Data segment:
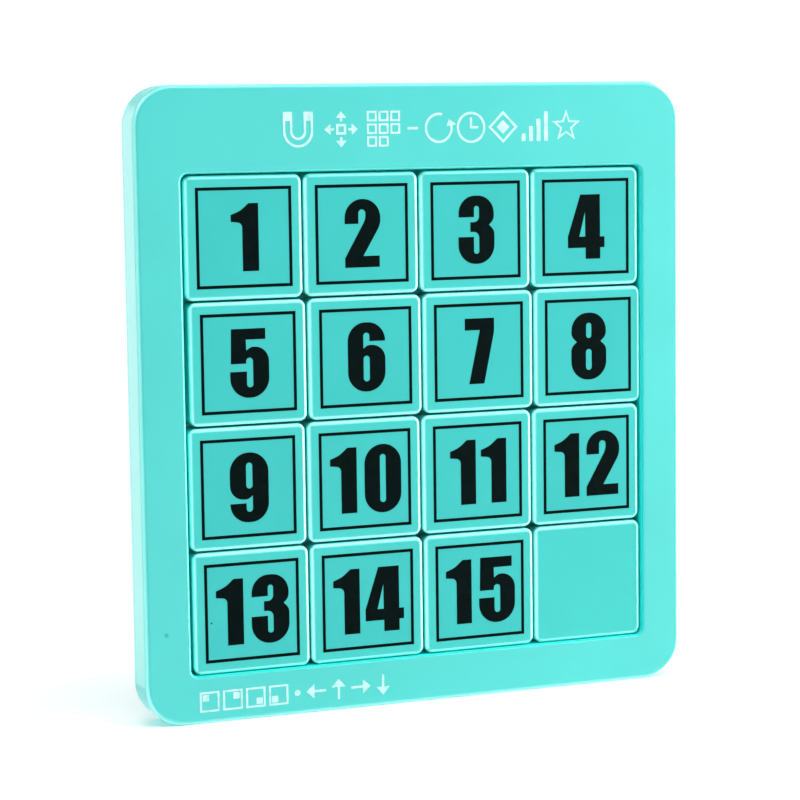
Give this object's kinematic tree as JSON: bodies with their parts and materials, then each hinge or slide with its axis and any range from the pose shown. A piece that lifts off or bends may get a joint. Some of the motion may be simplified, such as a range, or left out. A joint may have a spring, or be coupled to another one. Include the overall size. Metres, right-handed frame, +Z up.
{
  "type": "sliding tile puzzle",
  "caption": "Shallow rounded tray whose square recess is filled with magnetic number tiles and one blank tile, each of which lifts off the steel-backed floor.",
  "frame": {"origin": "middle of the lower edge of the tray, half way through its thickness", "axes": "+Z up along the tray's height, +X along the rows towards the higher numbers, the numbered face looks to -Y and the back cover to +Y"},
  "size_m": [0.1128, 0.0086, 0.1206],
  "materials": {
    "tray_plastic": "satin moulded ABS, turquoise",
    "tile_plastic": "satin moulded ABS, turquoise, slightly deeper than the tray",
    "steel": "cold-rolled sheet, zinc plated",
    "magnet": "nickel-plated disc magnet",
    "screw_steel": "nickel-plated screw",
    "black_ink": "pad-printed black ink",
    "white_ink": "pad-printed white ink"
  },
  "bodies": {
    "tray": {"front_frame": "tray_plastic", "steel_sheet": "steel", "back_cover": "tray_plastic", "cover_screws": "screw_steel"},
    "tile_01": {"tile_01_cap": "tile_plastic", "tile_01_base": "tile_plastic", "tile_01_magnet": "magnet"},
    "tile_02": {"tile_02_cap": "tile_plastic", "tile_02_base": "tile_plastic", "tile_02_magnet": "magnet"},
    "tile_03": {"tile_03_cap": "tile_plastic", "tile_03_base": "tile_plastic", "tile_03_magnet": "magnet"},
    "tile_04": {"tile_04_cap": "tile_plastic", "tile_04_base": "tile_plastic", "tile_04_magnet": "magnet"},
    "tile_05": {"tile_05_cap": "tile_plastic", "tile_05_base": "tile_plastic", "tile_05_magnet": "magnet"},
    "tile_06": {"tile_06_cap": "tile_plastic", "tile_06_base": "tile_plastic", "tile_06_magnet": "magnet"},
    "tile_07": {"tile_07_cap": "tile_plastic", "tile_07_base": "tile_plastic", "tile_07_magnet": "magnet"},
    "tile_08": {"tile_08_cap": "tile_plastic", "tile_08_base": "tile_plastic", "tile_08_magnet": "magnet"},
    "tile_09": {"tile_09_cap": "tile_plastic", "tile_09_base": "tile_plastic", "tile_09_magnet": "magnet"},
    "tile_10": {"tile_10_cap": "tile_plastic", "tile_10_base": "tile_plastic", "tile_10_magnet": "magnet"},
    "tile_11": {"tile_11_cap": "tile_plastic", "tile_11_base": "tile_plastic", "tile_11_magnet": "magnet"},
    "tile_12": {"tile_12_cap": "tile_plastic", "tile_12_base": "tile_plastic", "tile_12_magnet": "magnet"},
    "tile_13": {"tile_13_cap": "tile_plastic", "tile_13_base": "tile_plastic", "tile_13_magnet": "magnet"},
    "tile_14": {"tile_14_cap": "tile_plastic", "tile_14_base": "tile_plastic", "tile_14_magnet": "magnet"},
    "tile_15": {"tile_15_cap": "tile_plastic", "tile_15_base": "tile_plastic", "tile_15_magnet": "magnet"},
    "tile_blank": {"tile_blank_cap": "tile_plastic", "tile_blank_base": "tile_plastic", "tile_blank_magnet": "magnet"}
  },
  "joints": [
    {"name": "tile_01_lift", "type": "slide", "parent": "tray", "child": "tile_01", "axis": [0, -1, 0], "range_m": [0, 0.02]},
    {"name": "tile_02_lift", "type": "slide", "parent": "tray", "child": "tile_02", "axis": [0, -1, 0], "range_m": [0, 0.02]},
    {"name": "tile_03_lift", "type": "slide", "parent": "tray", "child": "tile_03", "axis": [0, -1, 0], "range_m": [0, 0.02]},
    {"name": "tile_04_lift", "type": "slide", "parent": "tray", "child": "tile_04", "axis": [0, -1, 0], "range_m": [0, 0.02]},
    {"name": "tile_05_lift", "type": "slide", "parent": "tray", "child": "tile_05", "axis": [0, -1, 0], "range_m": [0, 0.02]},
    {"name": "tile_06_lift", "type": "slide", "parent": "tray", "child": "tile_06", "axis": [0, -1, 0], "range_m": [0, 0.02]},
    {"name": "tile_07_lift", "type": "slide", "parent": "tray", "child": "tile_07", "axis": [0, -1, 0], "range_m": [0, 0.02]},
    {"name": "tile_08_lift", "type": "slide", "parent": "tray", "child": "tile_08", "axis": [0, -1, 0], "range_m": [0, 0.02]},
    {"name": "tile_09_lift", "type": "slide", "parent": "tray", "child": "tile_09", "axis": [0, -1, 0], "range_m": [0, 0.02]},
    {"name": "tile_10_lift", "type": "slide", "parent": "tray", "child": "tile_10", "axis": [0, -1, 0], "range_m": [0, 0.02]},
    {"name": "tile_11_lift", "type": "slide", "parent": "tray", "child": "tile_11", "axis": [0, -1, 0], "range_m": [0, 0.02]},
    {"name": "tile_12_lift", "type": "slide", "parent": "tray", "child": "tile_12", "axis": [0, -1, 0], "range_m": [0, 0.02]},
    {"name": "tile_13_lift", "type": "slide", "parent": "tray", "child": "tile_13", "axis": [0, -1, 0], "range_m": [0, 0.02]},
    {"name": "tile_14_lift", "type": "slide", "parent": "tray", "child": "tile_14", "axis": [0, -1, 0], "range_m": [0, 0.02]},
    {"name": "tile_15_lift", "type": "slide", "parent": "tray", "child": "tile_15", "axis": [0, -1, 0], "range_m": [0, 0.02]},
    {"name": "tile_blank_lift", "type": "slide", "parent": "tray", "child": "tile_blank", "axis": [0, -1, 0], "range_m": [0, 0.02]}
  ]
}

Work to do: Copy all of the data. Keep every word exactly as it is.

Exercise result:
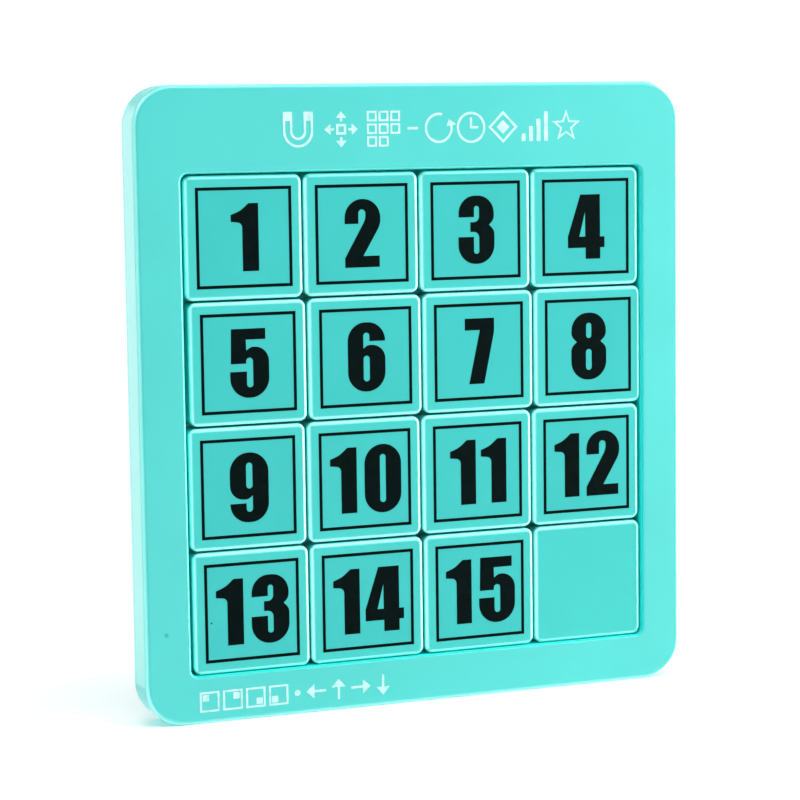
Give this object's kinematic tree as JSON: bodies with their parts and materials, then each hinge or slide with its axis and any range from the pose shown. A piece that lifts off or bends may get a joint. Some of the motion may be simplified, such as a range, or left out. A joint may have a spring, or be coupled to another one. Include the overall size. Metres, right-handed frame, +Z up.
{
  "type": "sliding tile puzzle",
  "caption": "Shallow rounded tray whose square recess is filled with magnetic number tiles and one blank tile, each of which lifts off the steel-backed floor.",
  "frame": {"origin": "middle of the lower edge of the tray, half way through its thickness", "axes": "+Z up along the tray's height, +X along the rows towards the higher numbers, the numbered face looks to -Y and the back cover to +Y"},
  "size_m": [0.1128, 0.0086, 0.1206],
  "materials": {
    "tray_plastic": "satin moulded ABS, turquoise",
    "tile_plastic": "satin moulded ABS, turquoise, slightly deeper than the tray",
    "steel": "cold-rolled sheet, zinc plated",
    "magnet": "nickel-plated disc magnet",
    "screw_steel": "nickel-plated screw",
    "black_ink": "pad-printed black ink",
    "white_ink": "pad-printed white ink"
  },
  "bodies": {
    "tray": {"front_frame": "tray_plastic", "steel_sheet": "steel", "back_cover": "tray_plastic", "cover_screws": "screw_steel"},
    "tile_01": {"tile_01_cap": "tile_plastic", "tile_01_base": "tile_plastic", "tile_01_magnet": "magnet"},
    "tile_02": {"tile_02_cap": "tile_plastic", "tile_02_base": "tile_plastic", "tile_02_magnet": "magnet"},
    "tile_03": {"tile_03_cap": "tile_plastic", "tile_03_base": "tile_plastic", "tile_03_magnet": "magnet"},
    "tile_04": {"tile_04_cap": "tile_plastic", "tile_04_base": "tile_plastic", "tile_04_magnet": "magnet"},
    "tile_05": {"tile_05_cap": "tile_plastic", "tile_05_base": "tile_plastic", "tile_05_magnet": "magnet"},
    "tile_06": {"tile_06_cap": "tile_plastic", "tile_06_base": "tile_plastic", "tile_06_magnet": "magnet"},
    "tile_07": {"tile_07_cap": "tile_plastic", "tile_07_base": "tile_plastic", "tile_07_magnet": "magnet"},
    "tile_08": {"tile_08_cap": "tile_plastic", "tile_08_base": "tile_plastic", "tile_08_magnet": "magnet"},
    "tile_09": {"tile_09_cap": "tile_plastic", "tile_09_base": "tile_plastic", "tile_09_magnet": "magnet"},
    "tile_10": {"tile_10_cap": "tile_plastic", "tile_10_base": "tile_plastic", "tile_10_magnet": "magnet"},
    "tile_11": {"tile_11_cap": "tile_plastic", "tile_11_base": "tile_plastic", "tile_11_magnet": "magnet"},
    "tile_12": {"tile_12_cap": "tile_plastic", "tile_12_base": "tile_plastic", "tile_12_magnet": "magnet"},
    "tile_13": {"tile_13_cap": "tile_plastic", "tile_13_base": "tile_plastic", "tile_13_magnet": "magnet"},
    "tile_14": {"tile_14_cap": "tile_plastic", "tile_14_base": "tile_plastic", "tile_14_magnet": "magnet"},
    "tile_15": {"tile_15_cap": "tile_plastic", "tile_15_base": "tile_plastic", "tile_15_magnet": "magnet"},
    "tile_blank": {"tile_blank_cap": "tile_plastic", "tile_blank_base": "tile_plastic", "tile_blank_magnet": "magnet"}
  },
  "joints": [
    {"name": "tile_01_lift", "type": "slide", "parent": "tray", "child": "tile_01", "axis": [0, -1, 0], "range_m": [0, 0.02]},
    {"name": "tile_02_lift", "type": "slide", "parent": "tray", "child": "tile_02", "axis": [0, -1, 0], "range_m": [0, 0.02]},
    {"name": "tile_03_lift", "type": "slide", "parent": "tray", "child": "tile_03", "axis": [0, -1, 0], "range_m": [0, 0.02]},
    {"name": "tile_04_lift", "type": "slide", "parent": "tray", "child": "tile_04", "axis": [0, -1, 0], "range_m": [0, 0.02]},
    {"name": "tile_05_lift", "type": "slide", "parent": "tray", "child": "tile_05", "axis": [0, -1, 0], "range_m": [0, 0.02]},
    {"name": "tile_06_lift", "type": "slide", "parent": "tray", "child": "tile_06", "axis": [0, -1, 0], "range_m": [0, 0.02]},
    {"name": "tile_07_lift", "type": "slide", "parent": "tray", "child": "tile_07", "axis": [0, -1, 0], "range_m": [0, 0.02]},
    {"name": "tile_08_lift", "type": "slide", "parent": "tray", "child": "tile_08", "axis": [0, -1, 0], "range_m": [0, 0.02]},
    {"name": "tile_09_lift", "type": "slide", "parent": "tray", "child": "tile_09", "axis": [0, -1, 0], "range_m": [0, 0.02]},
    {"name": "tile_10_lift", "type": "slide", "parent": "tray", "child": "tile_10", "axis": [0, -1, 0], "range_m": [0, 0.02]},
    {"name": "tile_11_lift", "type": "slide", "parent": "tray", "child": "tile_11", "axis": [0, -1, 0], "range_m": [0, 0.02]},
    {"name": "tile_12_lift", "type": "slide", "parent": "tray", "child": "tile_12", "axis": [0, -1, 0], "range_m": [0, 0.02]},
    {"name": "tile_13_lift", "type": "slide", "parent": "tray", "child": "tile_13", "axis": [0, -1, 0], "range_m": [0, 0.02]},
    {"name": "tile_14_lift", "type": "slide", "parent": "tray", "child": "tile_14", "axis": [0, -1, 0], "range_m": [0, 0.02]},
    {"name": "tile_15_lift", "type": "slide", "parent": "tray", "child": "tile_15", "axis": [0, -1, 0], "range_m": [0, 0.02]},
    {"name": "tile_blank_lift", "type": "slide", "parent": "tray", "child": "tile_blank", "axis": [0, -1, 0], "range_m": [0, 0.02]}
  ]
}